• [Written task]:
Repeat the material exactly as it appears.

▼

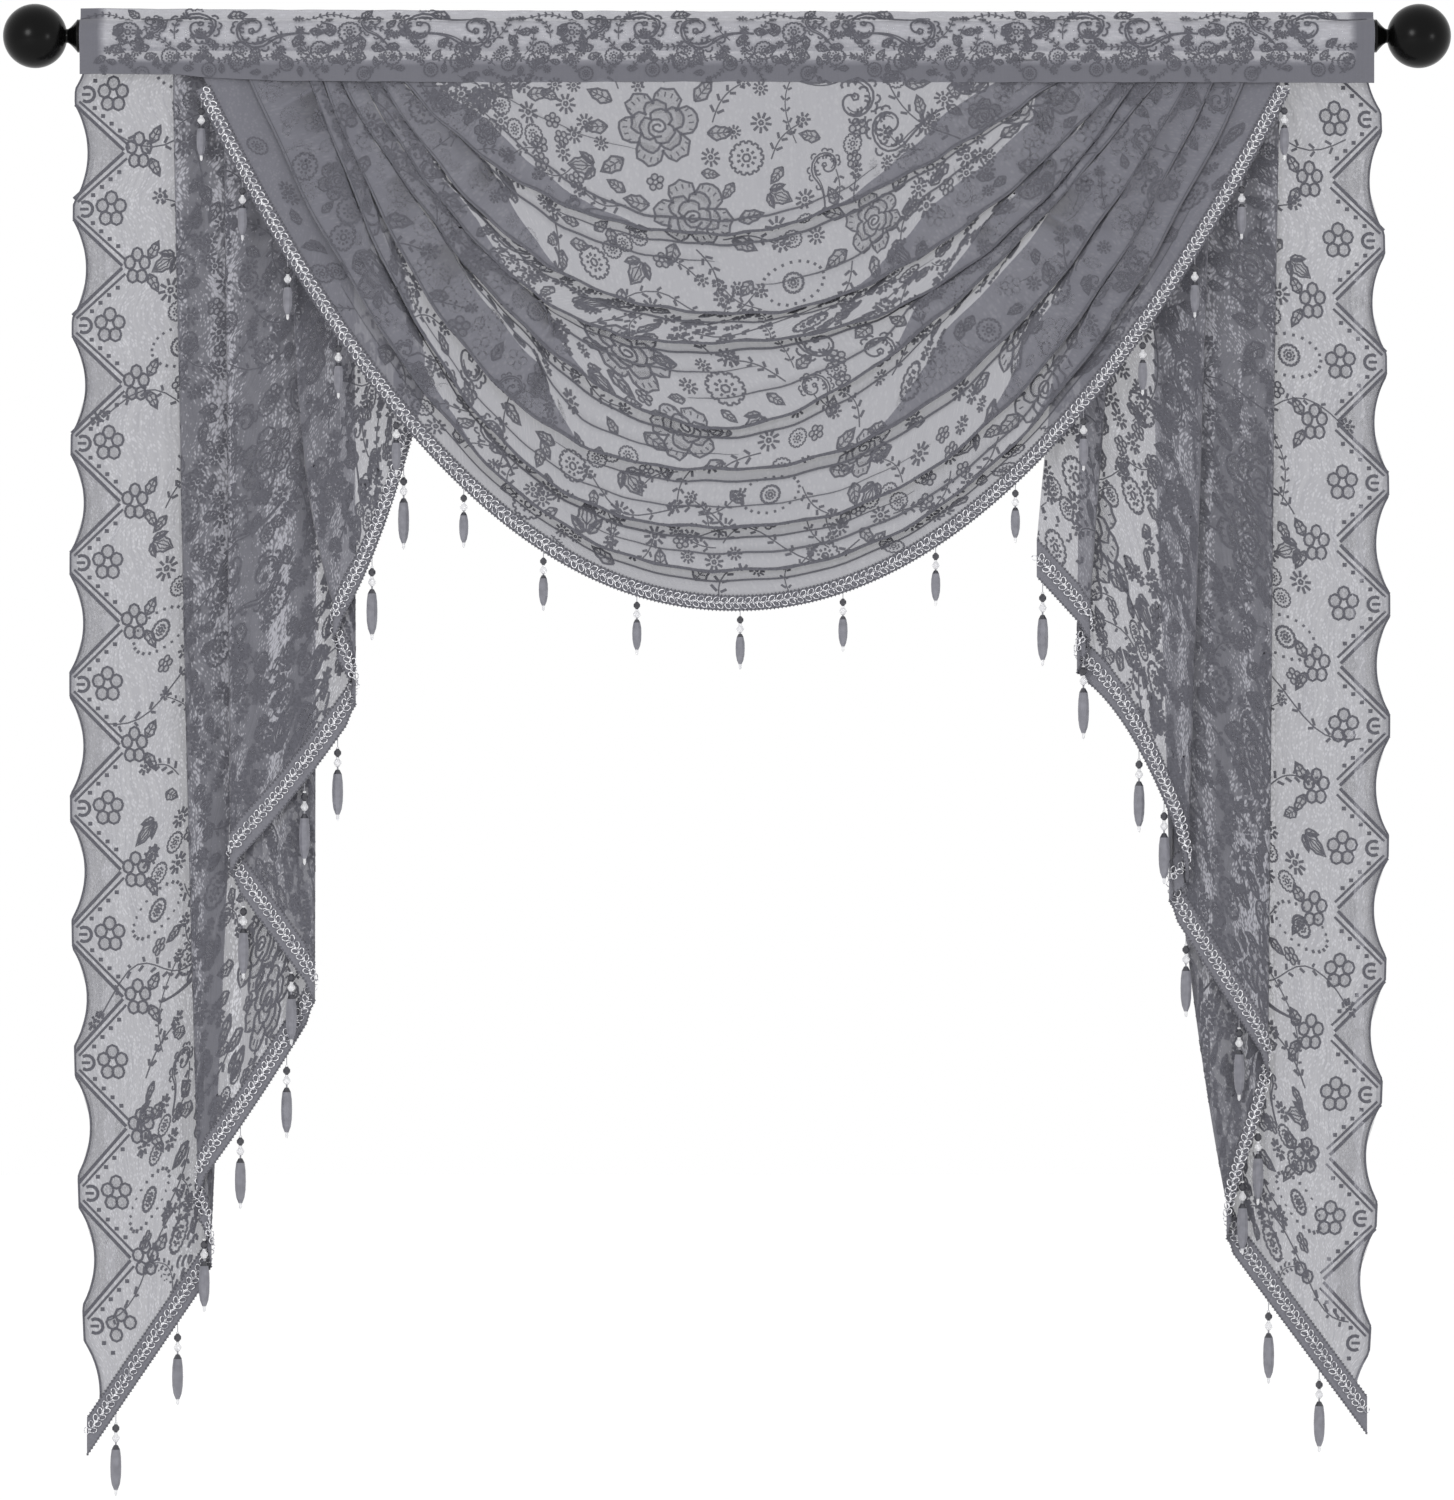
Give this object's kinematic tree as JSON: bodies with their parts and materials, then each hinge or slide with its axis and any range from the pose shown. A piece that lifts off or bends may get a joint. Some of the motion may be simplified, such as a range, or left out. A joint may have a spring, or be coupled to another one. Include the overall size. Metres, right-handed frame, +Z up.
{
  "type": "lace swag valance on curtain rod",
  "caption": "Sheer lace window valance: a rod pocket on a ball-ended curtain rod carries a draped swag between two pleated cascade tails, all edged with beaded braid.",
  "frame": {"origin": "on the rod's axis at the middle of its length, where wall brackets hold the rod", "axes": "+X along the rod to the right as seen from the room, +Y towards the window and wall, +Z up"},
  "size_m": [1.3464, 0.0852, 1.3915],
  "materials": {
    "rod": "satin white powder coat",
    "finial_left": "high gloss black lacquer",
    "finial_right": "high gloss black lacquer",
    "header_lace": "sheer grey lace, two layers",
    "swag_lace": "sheer grey lace net",
    "cascade_left_lace": "sheer grey lace net",
    "cascade_right_lace": "sheer grey lace net",
    "swag_braid": "silver grey braid with acrylic bead drops",
    "cascade_left_braid": "silver grey braid with acrylic bead drops",
    "cascade_right_braid": "silver grey braid with acrylic bead drops"
  },
  "bodies": {
    "root": {"rod": "rod", "finial_left": "finial_left", "finial_right": "finial_right", "header": "header_lace", "swag": "swag_lace", "cascade_left": "cascade_left_lace", "cascade_right": "cascade_right_lace", "swag_beaded_trim": "swag_braid", "cascade_left_beaded_trim": "cascade_left_braid", "cascade_right_beaded_trim": "cascade_right_braid"}
  },
  "joints": []
}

▲

• [Result for this task]:
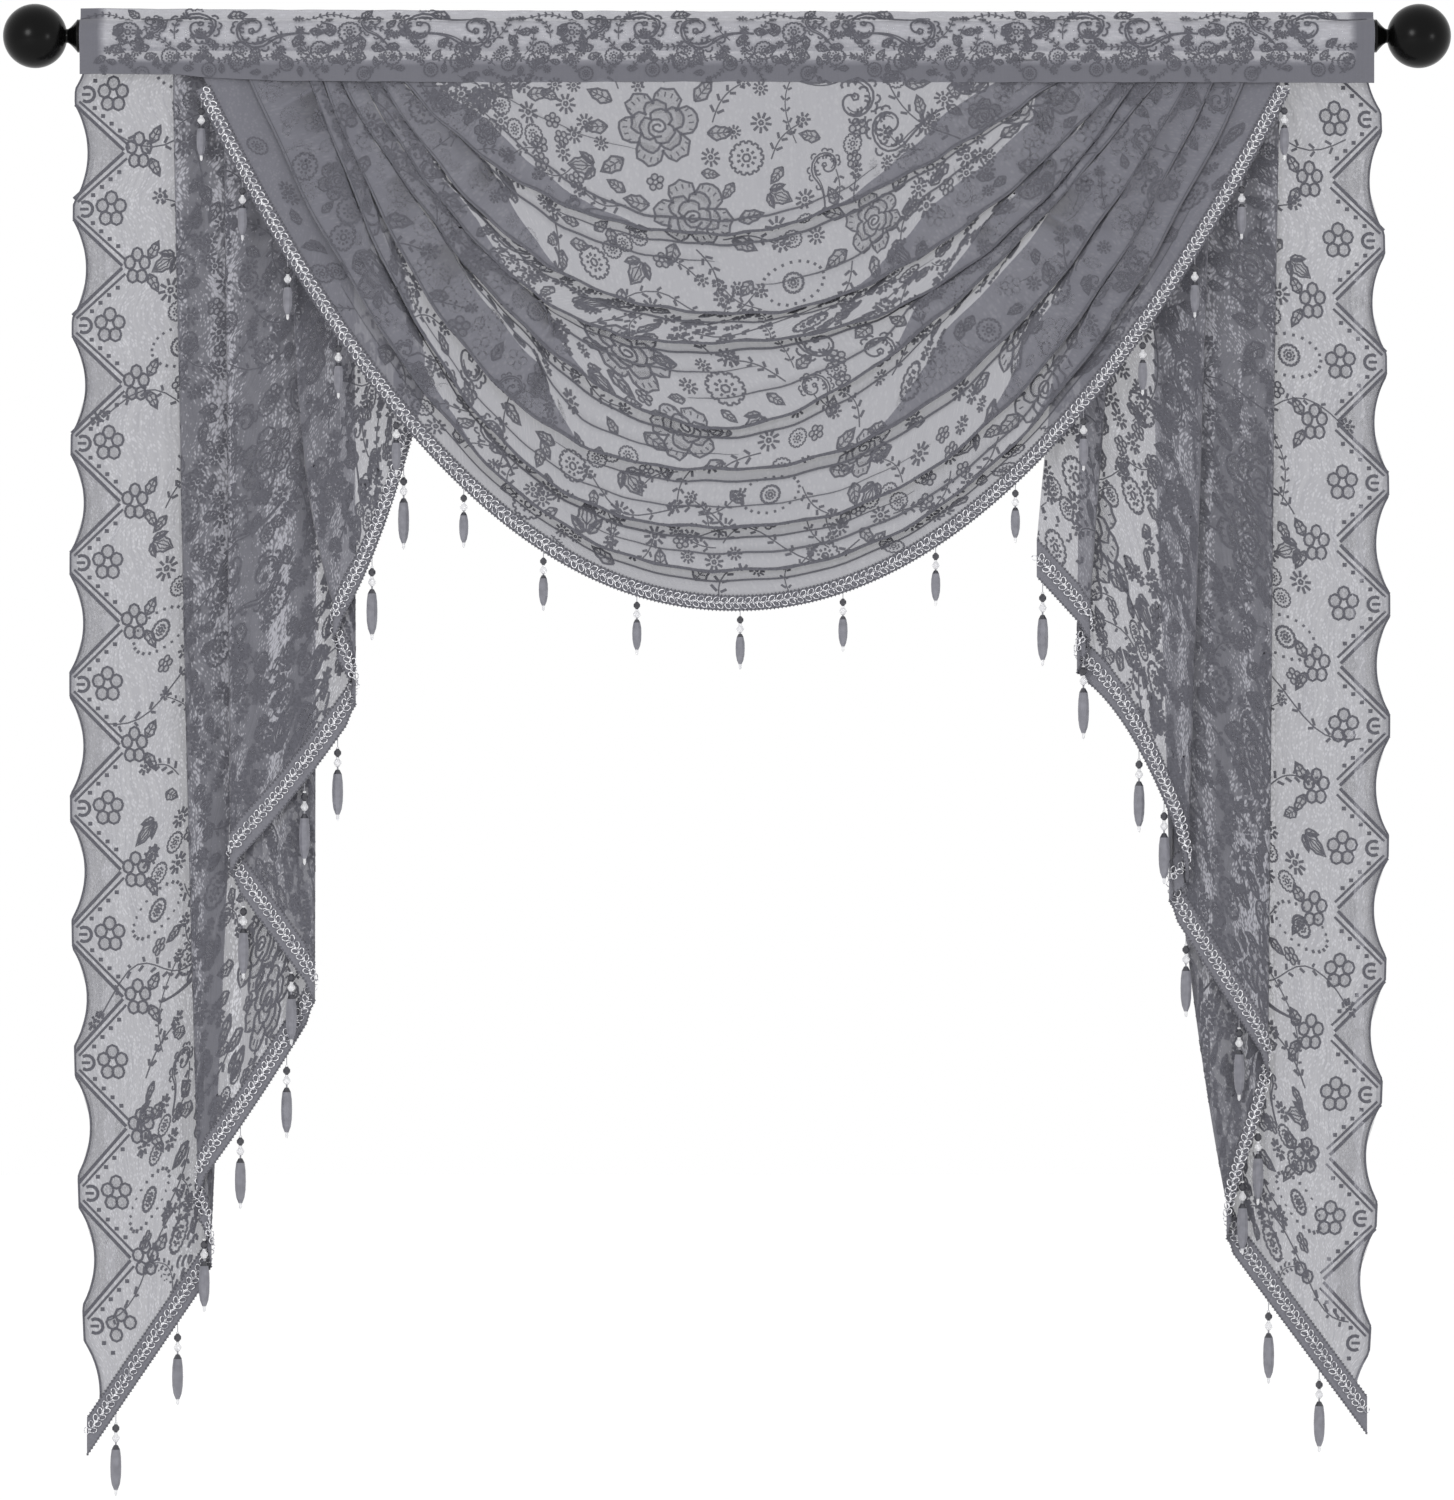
Give this object's kinematic tree as JSON: bodies with their parts and materials, then each hinge or slide with its axis and any range from the pose shown. A piece that lifts off or bends may get a joint. Some of the motion may be simplified, such as a range, or left out. A joint may have a spring, or be coupled to another one. Include the overall size. Metres, right-handed frame, +Z up.
{
  "type": "lace swag valance on curtain rod",
  "caption": "Sheer lace window valance: a rod pocket on a ball-ended curtain rod carries a draped swag between two pleated cascade tails, all edged with beaded braid.",
  "frame": {"origin": "on the rod's axis at the middle of its length, where wall brackets hold the rod", "axes": "+X along the rod to the right as seen from the room, +Y towards the window and wall, +Z up"},
  "size_m": [1.3464, 0.0852, 1.3915],
  "materials": {
    "rod": "satin white powder coat",
    "finial_left": "high gloss black lacquer",
    "finial_right": "high gloss black lacquer",
    "header_lace": "sheer grey lace, two layers",
    "swag_lace": "sheer grey lace net",
    "cascade_left_lace": "sheer grey lace net",
    "cascade_right_lace": "sheer grey lace net",
    "swag_braid": "silver grey braid with acrylic bead drops",
    "cascade_left_braid": "silver grey braid with acrylic bead drops",
    "cascade_right_braid": "silver grey braid with acrylic bead drops"
  },
  "bodies": {
    "root": {"rod": "rod", "finial_left": "finial_left", "finial_right": "finial_right", "header": "header_lace", "swag": "swag_lace", "cascade_left": "cascade_left_lace", "cascade_right": "cascade_right_lace", "swag_beaded_trim": "swag_braid", "cascade_left_beaded_trim": "cascade_left_braid", "cascade_right_beaded_trim": "cascade_right_braid"}
  },
  "joints": []
}